Read the records below. Copy each line where the string "node" occurs.
BEGIN Material to process
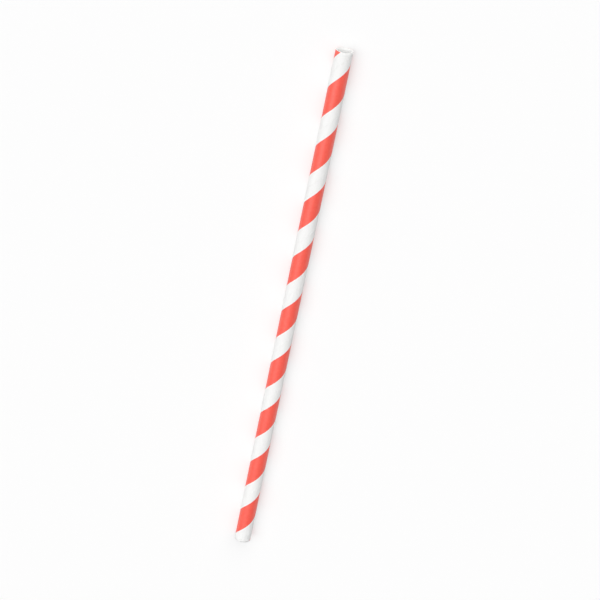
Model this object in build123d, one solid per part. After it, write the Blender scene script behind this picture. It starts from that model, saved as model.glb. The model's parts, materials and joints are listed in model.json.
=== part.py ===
# Paper drinking straw: a tube wound from paper strips, which meet in one spiral seam outside and one inside.
# It lies on its side along X, on the plane Z = 0, with the middle of its length at X = 0.

import os
from math import atan, ceil, cos, degrees, floor, pi, radians, sin

from build123d import *
from build123d.topology import SkipClean

# Tube, in millimetres
outside_diameter = 6.0
length = 197.0
ply_thickness = 0.15
ply_count = 3

# Winding: every ply goes once round in this length, and leaves this gap where its own edges meet
winding_pitch = 21.3
butt_gap = 0.12

# Place along X where the outer seam crosses the top line, and how far on the inner seam does so
outer_seam_at = 9.4
seam_stagger = winding_pitch / 2

# The wall's faces are quarters of a round. They join at this angle from the top, so the straw lies on the middle
# of one, and no face winds round it more than once
face_join = 45

# A seam is cut by bars one turn long that start at such a join and reach this far past the wall's surface
overrun = 0.5
points_per_turn = 8

radius = outside_diameter / 2
bore_radius = radius - ply_count * ply_thickness


def strip_angle(at_radius):
    """Angle between the wound strips and the axis of the tube, in radians."""
    return atan(2 * pi * at_radius / winding_pitch)


def ring(at_radius):
    """Circle round Z in four arcs."""
    return Wire([CenterArc((0, 0), at_radius, face_join + 90 * quarter, 90).edge() for quarter in range(4)])


def wall():
    """Plain tube round Z, with the middle of its length at Z = 0."""
    section = Pos(0, 0, -length / 2) * Face(ring(radius), [ring(bore_radius)])
    return Solid.extrude(section, Vector(0, 0, length))


def helix(at_radius, crossing, first_angle):
    """One right-handed turn from an angle in degrees. At angle 0 the winding is at Z = crossing."""
    angles = [first_angle + 360 * step / points_per_turn for step in range(points_per_turn + 1)]
    turned = [(at_radius * cos(radians(angle)), at_radius * sin(radians(angle))) for angle in angles]
    points = [(x, y, crossing + winding_pitch * angle / 360) for (x, y), angle in zip(turned, angles)]
    first_x, first_y = turned[0]
    direction = (-first_y, first_x, winding_pitch / (2 * pi))
    return Spline(points, tangents=[direction, direction]).edge()


def wound_bar(crossing, axial_width, inner_radius, outer_radius, first_angle):
    """Bar that winds once round Z, with a rectangular section in the plane through the axis."""
    low_in, high_in, high_out, low_out = [
        helix(at_radius, crossing + side * axial_width / 2, first_angle)
        for at_radius, side in ((inner_radius, -1), (inner_radius, 1), (outer_radius, 1), (outer_radius, -1))
    ]
    edges = [low_in, high_in, high_out, low_out]
    sides = [Face.make_surface_from_curves(one, other) for one, other in zip(edges, edges[1:] + edges[:1])]
    ends = [Face(Wire.make_polygon([edge @ end for edge in edges])) for end in (0, 1)]
    return Solid(Shell(sides + ends))


def seam_cutters(crossing, inner_radius, outer_radius, at_radius):
    """Bars that together cut one butt seam from end to end of the tube."""
    axial_width = butt_gap / sin(strip_angle(at_radius))
    reach = length / 2 + axial_width
    first_turn = floor((-reach - crossing) / winding_pitch - face_join / 360)
    last_turn = ceil((reach - crossing) / winding_pitch - face_join / 360)
    return [
        wound_bar(crossing, axial_width, inner_radius, outer_radius, face_join + 360 * turn)
        for turn in range(first_turn, last_turn)
    ]


def straw():
    """Open tube with both seams one ply deep, laid down: its axis along X, its angle 0 on top."""
    outer_seam = seam_cutters(outer_seam_at, radius - ply_thickness, radius + overrun, radius)
    inner_seam = seam_cutters(
        outer_seam_at + seam_stagger, bore_radius - overrun, bore_radius + ply_thickness, bore_radius
    )
    with SkipClean():
        tube = wall().cut(*outer_seam, *inner_seam)
    return Plane(origin=(0, 0, radius), x_dir=(0, 0, 1), z_dir=(1, 0, 0)) * tube.solid()


os.makedirs("parts", exist_ok=True)
export_step(straw(), "parts/straw.step")
angle = strip_angle(radius)
strip_width = 2 * pi * radius * cos(angle) - butt_gap
print(f"outer strip {strip_width:.1f} mm wide, {degrees(angle):.1f} degrees from the axis")
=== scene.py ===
# Paper drinking straw, wound from strips and printed with one red stripe. It lies on its side along X.
import json
from math import atan, cos, pi, radians, sin

import bpy
import numpy as np
from mathutils import Matrix, Vector


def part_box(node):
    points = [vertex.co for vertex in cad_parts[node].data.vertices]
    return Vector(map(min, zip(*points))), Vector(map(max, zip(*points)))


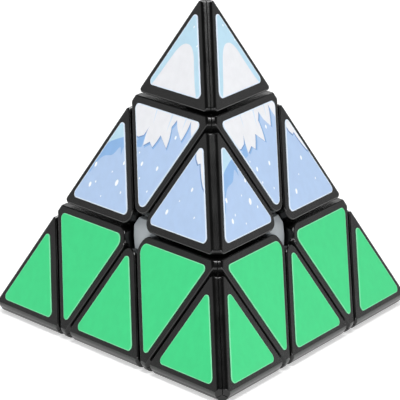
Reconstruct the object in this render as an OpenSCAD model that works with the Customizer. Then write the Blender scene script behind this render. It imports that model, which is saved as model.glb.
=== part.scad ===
// Pyramid twisty puzzle: a four-faced body of four turning layers and four turning tips.
// The origin is the centre of the body, where the four turning axes meet. Z is up through the top
// vertex, and the vertex called front points along -Y. The mechanism is concentric with the origin:
// ball, feet, flanges, then the outer pieces.

/* [Body] */
// Edge of the sharp tetrahedron that the four sticker faces lie in
edge_len = 105; // [96:1:114]
// How far each long edge is cut back from the sharp edge
ridge_cut = 1.9; // [1.2:0.1:2.4]
// How far each tip is cut back from the sharp vertex
vertex_cut = 5.4; // [4:0.1:7]
// Open gap between turning layers
layer_gap = 0.7; // [0.5:0.1:1.0]
// Distance from a face's centre to the corners that meet there
well_r = 4.1; // [3.6:0.1:4.6]

/* [Walls] */
// Wall behind a sticker and behind a ridge
face_wall = 2.0; // [1.6:0.1:2.4]
// Wall along the cuts between layers
side_wall = 1.3; // [1.0:0.1:1.6]
// Seam between the three panels of a tip or an axial piece
seam = 0.08; // [0.04:0.02:0.2]

/* [Stickers] */
// Sticker thickness
sticker_t = 0.2; // [0.1:0.05:0.3]
// Margins of a tip's sticker: to the body's edge, and to the cut below it
tip_margin = [3.85, 3.0]; // [1:0.05:5]
// Margins of an axial piece's sticker: to the cut of the tip, and to the cuts of the edge pieces
axial_margin = [1.92, 1.88]; // [1:0.05:5]
// Margins of an edge piece's sticker: to the body's edge, and to its two cuts
edge_margin = [3.76, 2.54]; // [1:0.05:5]
// Corner radius of the stickers
sticker_r = 1.1; // [0.8:0.1:1.6]
// Corner radius of an axial sticker next to the face's centre
inner_r = 1.9; // [1.2:0.1:2.2]

/* [Mechanism] */
// Depth of the outer pieces' round underside below the face planes
deck_depth = 1.8; // [1.75:0.05:1.9]
// Thickness of the feet, and of the flanges that hold them down
plate_t = 1.0; // [0.9:0.05:1.1]
// Sliding clearance between concentric parts
slide_gap = 0.15; // [0.12:0.01:0.2]
// Distance from the centre to the plane above which a layer's feet turn
foot_cut = 7.95; // [7.8:0.05:8.1]
// Distance from the centre to the plane above which a layer's necks turn
neck_cut = 10.22; // [10.1:0.02:10.3]
// Clearance below those planes
cut_gap = 0.28; // [0.24:0.02:0.32]
// Height, on each vertex axis, of the cuts that bound the caps on the ball
cap_edge = 9.2; // [8.6:0.1:9.9]
// Wall of the hollow core
core_wall = 2.6; // [2.2:0.1:3]

/* [Screws and springs] */
// Radius of a screw's thread
screw_r = 1.5; // [1.3:0.1:1.6]
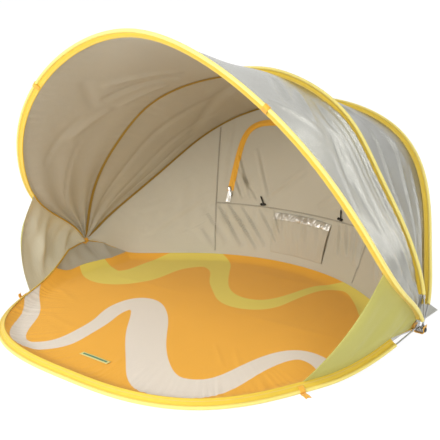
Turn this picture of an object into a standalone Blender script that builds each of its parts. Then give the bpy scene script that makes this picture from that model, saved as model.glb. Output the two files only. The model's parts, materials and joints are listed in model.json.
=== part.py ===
"""Pop-up beach tent: three sprung wire hoops and a wire floor ring, all turning on one pin at each side.

Metres, +Z up. The opening faces -Y, and the origin lies on the ground midway between the two hubs.
Each wire is bent into an eye at both ends, and the eyes sit side by side on the hub pin.
Fabric sleeves stand out from the cloth like fins, with the wire in their outer edge.
"""

import math

import bmesh
import bpy
import numpy as np

# Frame: places of the hubs and reach of each wire, seen from the hub axis
HUB_HALF_WIDTH = 0.550
HUB_HEIGHT = 0.062
RING_FRONT_REACH = 0.575
RING_REAR_REACH = 0.341
FRONT_HOOP_REACH = 0.736
MIDDLE_HOOP_REACH = 0.561
REAR_HOOP_REACH = 0.645
FRONT_HOOP_LEAN = math.radians(60.0)
MIDDLE_HOOP_LEAN = math.radians(101.0)
REAR_HOOP_LEAN = math.radians(138.0)

# Wire and its eyes on the hub pin
WIRE_DIAMETER = 0.0035
PIN_DIAMETER = 0.006
EYE_CLEARANCE = 0.0006
EYE_GAP = 0.0005
EYE_LEAD = 0.012
EYE_TURN = math.radians(270.0)
PIN_HEAD_DIAMETER = 0.011
PIN_HEAD_LENGTH = 0.002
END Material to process
- Output for this task -
def part_box(node):
    points = [vertex.co for vertex in cad_parts[node].data.vertices]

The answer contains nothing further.